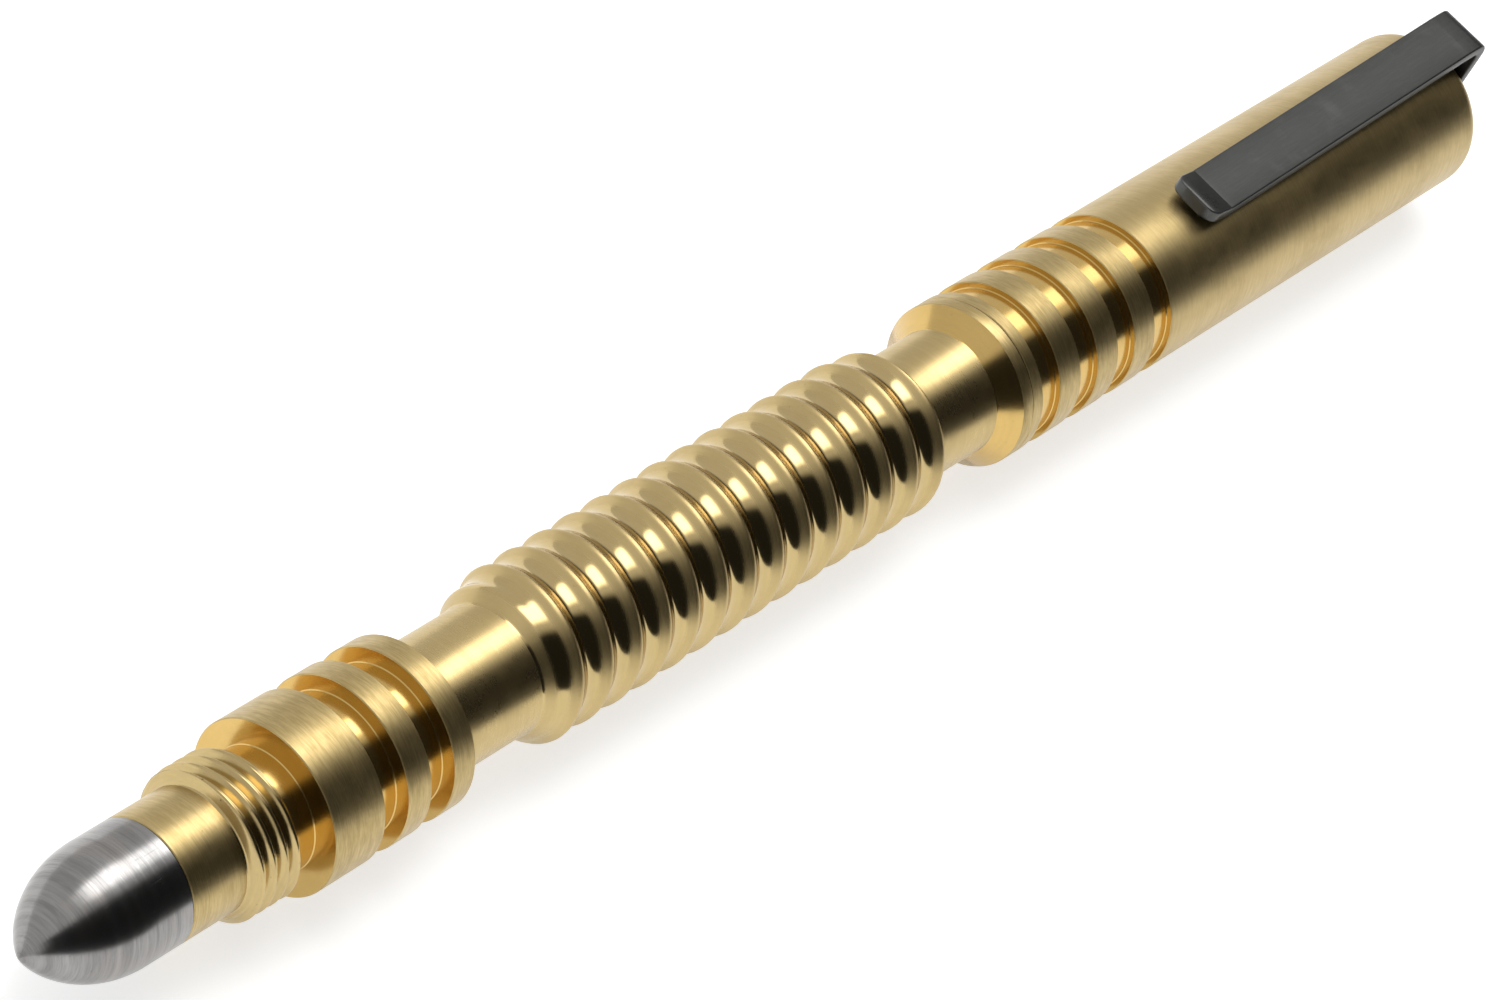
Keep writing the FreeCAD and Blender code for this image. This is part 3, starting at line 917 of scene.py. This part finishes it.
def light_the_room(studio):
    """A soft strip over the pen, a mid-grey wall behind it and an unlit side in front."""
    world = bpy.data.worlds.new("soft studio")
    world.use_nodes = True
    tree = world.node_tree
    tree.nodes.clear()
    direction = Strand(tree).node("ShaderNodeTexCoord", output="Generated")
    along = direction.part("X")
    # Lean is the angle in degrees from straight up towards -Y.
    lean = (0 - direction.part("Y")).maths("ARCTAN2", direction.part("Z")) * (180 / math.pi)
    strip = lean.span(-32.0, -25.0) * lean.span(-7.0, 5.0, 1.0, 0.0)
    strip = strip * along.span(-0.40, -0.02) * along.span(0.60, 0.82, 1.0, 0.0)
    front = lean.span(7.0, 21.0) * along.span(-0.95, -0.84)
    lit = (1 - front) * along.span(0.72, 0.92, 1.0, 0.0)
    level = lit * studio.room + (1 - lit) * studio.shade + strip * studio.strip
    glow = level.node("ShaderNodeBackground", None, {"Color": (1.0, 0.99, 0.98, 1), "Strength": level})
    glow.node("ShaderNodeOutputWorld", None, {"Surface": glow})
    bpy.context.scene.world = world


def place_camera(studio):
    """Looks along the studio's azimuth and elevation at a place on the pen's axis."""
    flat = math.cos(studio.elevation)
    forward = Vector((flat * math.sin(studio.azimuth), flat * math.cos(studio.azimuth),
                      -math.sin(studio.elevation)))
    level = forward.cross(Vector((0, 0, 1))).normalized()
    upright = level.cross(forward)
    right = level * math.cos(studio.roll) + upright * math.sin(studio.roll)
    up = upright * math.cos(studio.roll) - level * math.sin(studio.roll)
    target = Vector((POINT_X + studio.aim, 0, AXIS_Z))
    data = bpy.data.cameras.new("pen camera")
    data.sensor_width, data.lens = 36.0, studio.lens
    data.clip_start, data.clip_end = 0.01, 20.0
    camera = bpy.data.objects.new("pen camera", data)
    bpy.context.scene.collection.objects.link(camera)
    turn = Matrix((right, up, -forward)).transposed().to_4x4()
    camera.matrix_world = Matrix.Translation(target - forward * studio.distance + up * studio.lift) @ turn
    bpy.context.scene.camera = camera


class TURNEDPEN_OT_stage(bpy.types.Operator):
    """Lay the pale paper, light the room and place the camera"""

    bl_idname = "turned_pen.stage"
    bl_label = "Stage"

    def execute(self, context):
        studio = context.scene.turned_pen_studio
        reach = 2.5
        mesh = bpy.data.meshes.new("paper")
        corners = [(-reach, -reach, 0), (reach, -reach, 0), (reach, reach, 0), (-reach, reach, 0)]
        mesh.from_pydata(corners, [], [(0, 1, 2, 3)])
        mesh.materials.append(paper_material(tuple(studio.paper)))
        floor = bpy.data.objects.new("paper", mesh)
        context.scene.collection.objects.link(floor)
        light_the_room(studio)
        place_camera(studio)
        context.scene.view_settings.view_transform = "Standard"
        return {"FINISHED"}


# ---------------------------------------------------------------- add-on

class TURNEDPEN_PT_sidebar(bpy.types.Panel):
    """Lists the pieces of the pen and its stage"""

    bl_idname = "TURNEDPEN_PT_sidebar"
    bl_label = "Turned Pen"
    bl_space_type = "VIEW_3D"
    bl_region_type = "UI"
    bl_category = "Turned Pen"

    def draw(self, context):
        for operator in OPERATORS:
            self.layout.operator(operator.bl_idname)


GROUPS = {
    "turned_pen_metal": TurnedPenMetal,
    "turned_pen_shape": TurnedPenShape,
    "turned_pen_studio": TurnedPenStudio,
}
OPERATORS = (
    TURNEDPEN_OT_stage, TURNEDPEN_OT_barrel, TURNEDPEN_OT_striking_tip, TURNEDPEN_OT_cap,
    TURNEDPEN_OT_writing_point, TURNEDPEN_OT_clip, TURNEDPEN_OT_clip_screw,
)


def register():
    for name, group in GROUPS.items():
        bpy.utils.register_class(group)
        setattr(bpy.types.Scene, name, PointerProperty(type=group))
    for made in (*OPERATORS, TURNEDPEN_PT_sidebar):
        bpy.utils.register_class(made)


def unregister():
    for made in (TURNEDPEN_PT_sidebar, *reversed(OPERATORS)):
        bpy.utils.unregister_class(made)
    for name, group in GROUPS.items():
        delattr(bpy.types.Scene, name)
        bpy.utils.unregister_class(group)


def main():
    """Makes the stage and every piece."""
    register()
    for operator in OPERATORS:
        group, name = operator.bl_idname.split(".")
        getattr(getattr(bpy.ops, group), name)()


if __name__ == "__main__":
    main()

= = = = =

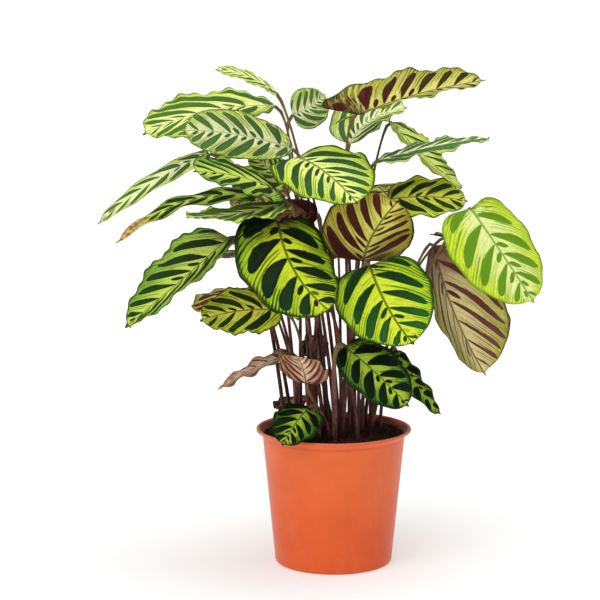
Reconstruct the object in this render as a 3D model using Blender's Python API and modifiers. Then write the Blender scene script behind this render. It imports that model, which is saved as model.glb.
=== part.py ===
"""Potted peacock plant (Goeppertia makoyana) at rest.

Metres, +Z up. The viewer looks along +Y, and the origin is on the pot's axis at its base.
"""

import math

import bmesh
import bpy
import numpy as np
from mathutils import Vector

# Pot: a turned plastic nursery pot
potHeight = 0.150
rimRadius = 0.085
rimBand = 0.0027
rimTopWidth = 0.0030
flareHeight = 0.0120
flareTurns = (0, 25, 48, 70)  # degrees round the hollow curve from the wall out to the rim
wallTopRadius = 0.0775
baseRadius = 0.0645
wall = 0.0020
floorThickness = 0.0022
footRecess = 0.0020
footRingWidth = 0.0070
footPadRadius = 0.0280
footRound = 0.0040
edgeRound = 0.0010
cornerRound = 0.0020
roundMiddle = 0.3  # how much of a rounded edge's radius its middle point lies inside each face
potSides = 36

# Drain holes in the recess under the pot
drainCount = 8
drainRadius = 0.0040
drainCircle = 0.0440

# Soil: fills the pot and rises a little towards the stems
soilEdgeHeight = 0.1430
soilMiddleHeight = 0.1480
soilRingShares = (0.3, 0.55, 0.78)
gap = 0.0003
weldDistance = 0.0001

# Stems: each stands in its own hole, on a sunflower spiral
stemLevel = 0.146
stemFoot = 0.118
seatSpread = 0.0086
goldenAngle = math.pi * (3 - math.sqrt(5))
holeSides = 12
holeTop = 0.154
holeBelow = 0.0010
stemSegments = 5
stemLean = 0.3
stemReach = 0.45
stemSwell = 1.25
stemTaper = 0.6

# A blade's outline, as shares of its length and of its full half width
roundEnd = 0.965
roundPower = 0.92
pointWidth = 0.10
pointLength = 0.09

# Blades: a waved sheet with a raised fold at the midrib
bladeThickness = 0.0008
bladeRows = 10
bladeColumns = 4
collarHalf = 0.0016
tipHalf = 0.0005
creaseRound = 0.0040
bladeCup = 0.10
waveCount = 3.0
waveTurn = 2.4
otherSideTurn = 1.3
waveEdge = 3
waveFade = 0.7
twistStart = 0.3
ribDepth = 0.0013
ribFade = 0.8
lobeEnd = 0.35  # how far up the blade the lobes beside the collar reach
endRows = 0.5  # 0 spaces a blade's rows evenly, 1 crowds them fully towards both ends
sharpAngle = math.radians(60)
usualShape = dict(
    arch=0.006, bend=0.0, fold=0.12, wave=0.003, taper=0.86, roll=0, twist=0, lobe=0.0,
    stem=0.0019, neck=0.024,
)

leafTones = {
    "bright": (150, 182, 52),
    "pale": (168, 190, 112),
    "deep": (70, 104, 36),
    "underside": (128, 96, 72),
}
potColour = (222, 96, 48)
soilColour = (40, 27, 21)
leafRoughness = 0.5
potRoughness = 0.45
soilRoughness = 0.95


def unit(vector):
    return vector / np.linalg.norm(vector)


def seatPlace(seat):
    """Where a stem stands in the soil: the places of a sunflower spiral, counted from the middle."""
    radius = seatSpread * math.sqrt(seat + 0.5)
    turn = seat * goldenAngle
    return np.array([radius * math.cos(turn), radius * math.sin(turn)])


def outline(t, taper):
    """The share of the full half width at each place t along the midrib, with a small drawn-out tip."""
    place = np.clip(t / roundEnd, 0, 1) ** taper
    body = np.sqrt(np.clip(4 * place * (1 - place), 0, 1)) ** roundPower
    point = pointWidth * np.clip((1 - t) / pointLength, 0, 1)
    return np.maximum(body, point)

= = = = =

Everything from the line containing "Reconstruct the object" down to the line containing "from mathutils import Vector" should be repeated exactly, with both end lines kept and no other lines added.

• Result for this exercise:
Reconstruct the object in this render as a 3D model using Blender's Python API and modifiers. Then write the Blender scene script behind this render. It imports that model, which is saved as model.glb.
=== part.py ===
"""Potted peacock plant (Goeppertia makoyana) at rest.

Metres, +Z up. The viewer looks along +Y, and the origin is on the pot's axis at its base.
"""

import math

import bmesh
import bpy
import numpy as np
from mathutils import Vector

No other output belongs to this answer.